This is a copy of two e-mails that I sent to Mark Blumenthal of Pollster.com in the wee hours of the morning on February 4th. Like the examples in the Grebner study, they point toward cases in which Research 2000's data appeared to be other-than-random (although, as I declaim in the e-mails, not necessarily triggered by fraud).
from Nate Silver
to Mark Blumenthal
Mark Blumenthal
date Thu, Feb 4, 2010 at 4:17 AM
subject Research 2000 weirdness
mailed-by gmail.com
Mark,
Not to sound too conspiratorial, but to be honest I'm getting
a little bit suspicious about Research 2000, or at least the
polling they've conducted for Markos over the past two years.
Do you know those guys at all?
I'll keep this pretty brief. In part it's because of the
occasionally really weird result they turn out -- for instance,
they had only 27 percent of Republicans or something in favor
of gays in the military whereas Gallup and ABC/Post have had
those numbers in the 60s. There are two or three other examples
like this I could point to. For another, their contact
information and web presence is pretty sketchy relative to that
of other pollsters and there's not a lot of detail about the
scope of their operations.
But mainly, it's that that their data feels way too clean for
me. Take a look at the attached chart, for example: these are
the age breakdowns in the Democratic vote share for the last
20 contests surveyed by R2K and PPP, respectively. The age
breakdowns in Research 2000's numbers are almost always close
to "perfect" -- in 20 out of 20 cases, for instance, the
Democrat gets a lower vote share from among 30-44 year olds
than among 18-29 year olds. PPP's data, on the other hand,
is *much* messier -- which is what I think we should expect
when comparing small subsamples, particularly subsamples of
lots of different races that are subject to different
demographic patterns.
Likewise, take a look at their Presidential tracking numbers
from 2008 (http://www.dailykos.com/dailypoll/2008/11/4).

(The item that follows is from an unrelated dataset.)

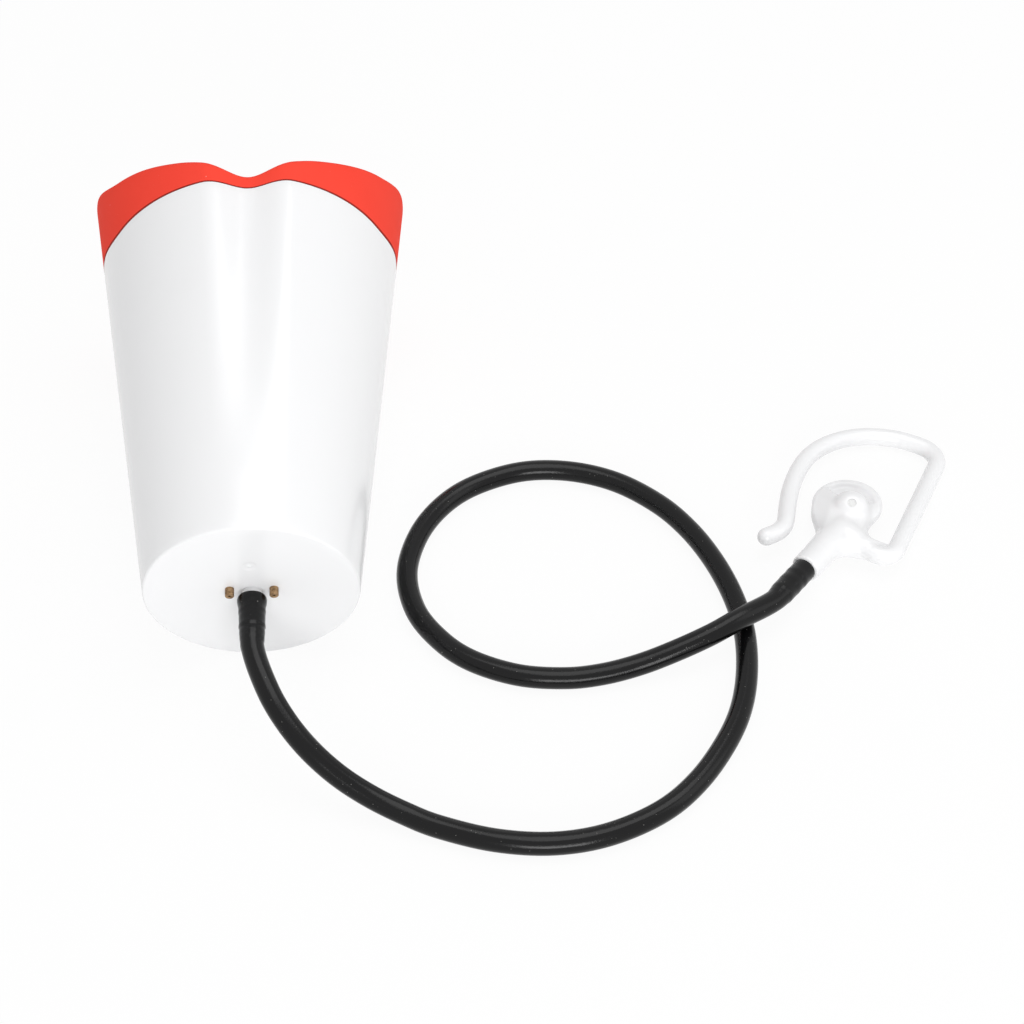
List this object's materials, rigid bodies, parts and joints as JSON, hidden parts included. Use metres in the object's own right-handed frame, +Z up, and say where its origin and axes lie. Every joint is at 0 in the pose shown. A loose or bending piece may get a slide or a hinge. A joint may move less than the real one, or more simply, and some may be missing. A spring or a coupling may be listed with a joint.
{
  "type": "voice-muffling practice cup with listening hose",
  "caption": "Hand-held tapered cup lying on its side, with a soft face seal at its mouth, inner sound baffles, and a listening hose that ends in a small ear hook.",
  "frame": {"origin": "middle of the footprint of the cup and the ear hook, on the surface they lie on; the free hose is left out", "axes": "+Z up; +Y the way the cup's mouth looks in plan, with its closed end towards -Y; +X from the cup towards the ear hook"},
  "size_m": [0.289, 0.2482, 0.0986],
  "materials": {
    "white_plastic": "glossy moulded plastic",
    "inner_plastic": "satin moulded plastic",
    "red_silicone": "matte silicone",
    "black_rubber": "smooth, slightly shiny rubber",
    "brass": "dull, lightly tarnished",
    "foam": "open-cell foam",
    "mesh": "fine woven mesh"
  },
  "bodies": {
    "cup": {"cup_shell": "white_plastic", "chamber_liner": "inner_plastic", "front_grille": "inner_plastic", "foam_front": "foam", "baffle_plate": "inner_plastic", "foam_rear": "foam", "foam_spider": "inner_plastic", "pickup_horn": "inner_plastic", "hose_spigot": "white_plastic", "spigot_gasket": "black_rubber", "vent_tube_left": "brass", "vent_tube_right": "brass", "listening_hose": "black_rubber"},
    "seal": {"mouth_seal": "red_silicone"},
    "hook": {"ear_hook": "white_plastic", "sound_screen": "mesh"}
  },
  "joints": [
    {"name": "seal_pull_off", "type": "slide", "parent": "cup", "child": "seal", "axis": [0, 0.9922, 0.1246], "range_m": [0, 0.022]},
    {"name": "hook_turn", "type": "hinge", "parent": "cup", "child": "hook", "pos_m": [0.0852, -0.0565, 0.00875], "axis": [0.6609, 0.747, -0.0715], "continuous": true}
  ]
}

They published their daily results in addition to their
three-day rolling average ... and the daily results were
remarkably consistent from day to day. At no point, for
instance, in the two months that they published daily results
did Obama's vote share fluctuate by more than a net of 2
points from day to day (to reiterate, this is for the daily
results (n=~360) and not the rolling average). That just
seems extremely unlikely -- there should be more noise than
that.
Maybe/probably they're just using some weighting procedures
that smooth out a lot of the noise that you would ordinarily
expect to see, but it all looks pretty weird to me.
Anyway, let me know your thoughts. If you think there's
enough smoke there, my next step would probably be to bring
this to Markos's attention.
Nate
http://www.fivethirtyeight.com/2010/06/my-own-suspicions-about-research-2000.html
Getting interesting!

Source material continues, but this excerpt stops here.